In your case this force field is associated with pressure. Your problem can be treated in one dimension: there is pressure $p(x,t)=p_0\sin(kx)\cos(\omega t)$ that results in force $F(x,t)=-V\frac{\partial p(x,t)}{\partial x}=-Vkp_0\cos(kx)\cos(\omega t)$ (this is Archimedes law), where $V$ is the volume of a droplet.

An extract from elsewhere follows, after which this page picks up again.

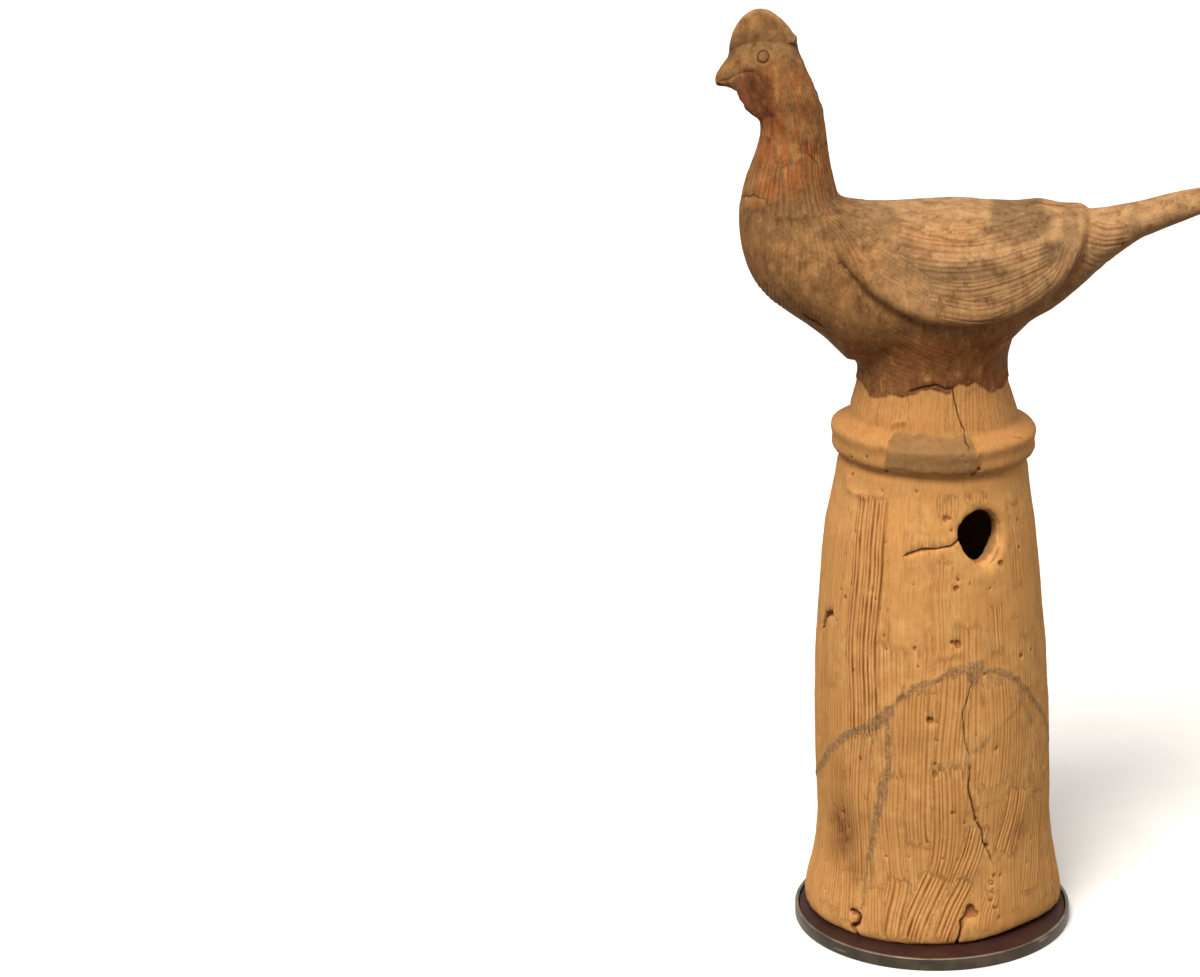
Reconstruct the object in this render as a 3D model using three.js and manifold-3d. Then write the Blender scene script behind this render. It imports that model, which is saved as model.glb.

The effective potential, induced by the pressure field is: $$U_{eff}=\frac{V^2k^2p_0^2\cos ^2(kx)}{4m\omega}$$ So, the total potential energy (including gravitational one) is: $$U=-mgx+\frac{V^2k^2p_0^2\cos ^2(kx)}{4m\omega}$$ If the pressure amplitude is large enough, there are points of local minimums - equilibrium positions for droplets! (on the picture you can see illustration of this fact; it is potential enery against distance in some units; the average negative slope is associated with gravity and minimums are associated with pressure)
Qualitative explanation
But yet: how can one understand this result qualitaively? The explanation is as follows:
Suppose your particle moves around in vibrating pressure field in some way. It is quite clear that one can express the position of the particle (as a function of time) as follows: $x(t)=X(t)+\delta x(t)$, where $X(t)$ is smooth function and $\delta x(t)=-A\cos(\omega t)$ is small deviation that happens in antiphase to the field's oscillations (as always for excited oscillations with no friction). Imagine that your particle is now in the region of non-constant (in space) oscillating force and amplitude of this oscillations is higher in front of the particle and lower behind it. As was mentioned, $\delta x(t)$ happens in antiphase to external field, thus, when $\delta x>0$ the particle is pushed back and when $\delta x<0$ the particle is pushed in front. However, external field is higher in the region where $\delta x>0$ and lower where $\delta x<0$, so the total impulse over the period will be directed in the region of "weak" oscillations.
That's it. If you want, I can explain something in more detail.
PS: Sorry for my language, if it was a problem.